ASHOK KUMAR SRIVASTAVA AND ORS. Vs. SEVENTH ADDITIONAL DISTRICT JUDGE AND ORS.
LAWS(ALL)-1988-9-67
HIGH COURT OF ALLAHABAD
Decided on September 26,1988

Ashok Kumar Srivastava And Ors. Appellant
VERSUS
Seventh Additional District Judge Respondents

JUDGEMENT

S.C. Mathur, J. - (1.) THIS is landlord's writ petition directed against the judgment and order, dated February 2, 1987, Annexure 5 passed by the VIIth Additional District Judge, Lucknow in revision under Section 25 of Provincial Small Cause Courts Act. The original petitioner B.P. Srivastava filed suit against Gyan Thakwani opposite party No. 2 for eviction from accommodation in question and recovery of arrears of rent and damages for use and occupation.

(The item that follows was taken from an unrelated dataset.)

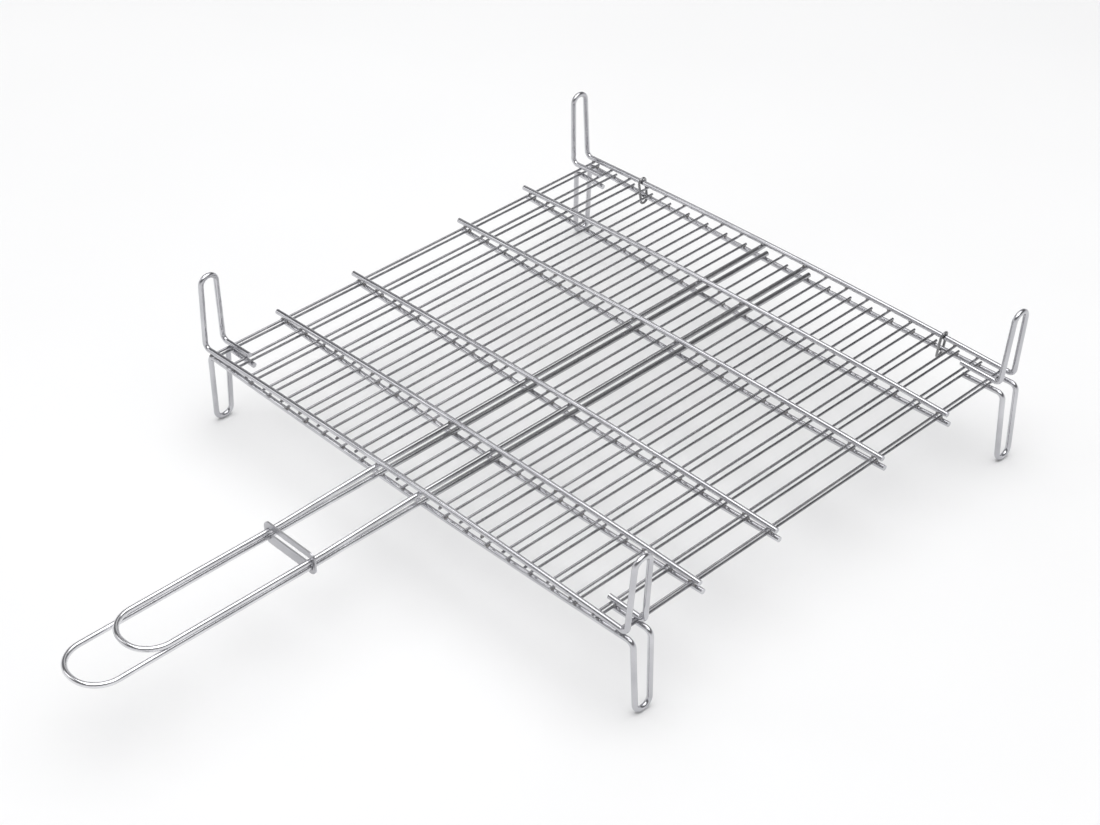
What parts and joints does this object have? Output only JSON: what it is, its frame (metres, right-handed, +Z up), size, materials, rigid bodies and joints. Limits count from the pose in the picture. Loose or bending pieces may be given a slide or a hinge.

The suit it appear was filed on January 29, 1984. The case of the plaintiff was that the property was not governed by the provisions of U.P. Urban Buildings (Regulation of Letting, Rent and Eviction) Act, 1972 and that the tenant opposite party had sublet the premises. The trial court upheld both the pleas of the landlord and decreed the suit. The tenant preferred revision which came to be heard by the VIIth Additional District Judge, Lucknow. The learned Additional District Judge held that the first assessment of the property in question was made by the Corporation on April 1, 1976 and therefore, the building completed 10 years of construction in the year 1986. The revisional Court was of the view that on completion of the period of 10 years, the property came to be governed by the provisions of the aforesaid Act. It further was of the opinion that once the property comes to be governed by the provisions of the Act, decree for ejectment cannot be passed if the tenant avails of the benefit of Sections 39 and 40 of the Act. Giving the tenant benefit of these sections, the decree for eviction was set aside.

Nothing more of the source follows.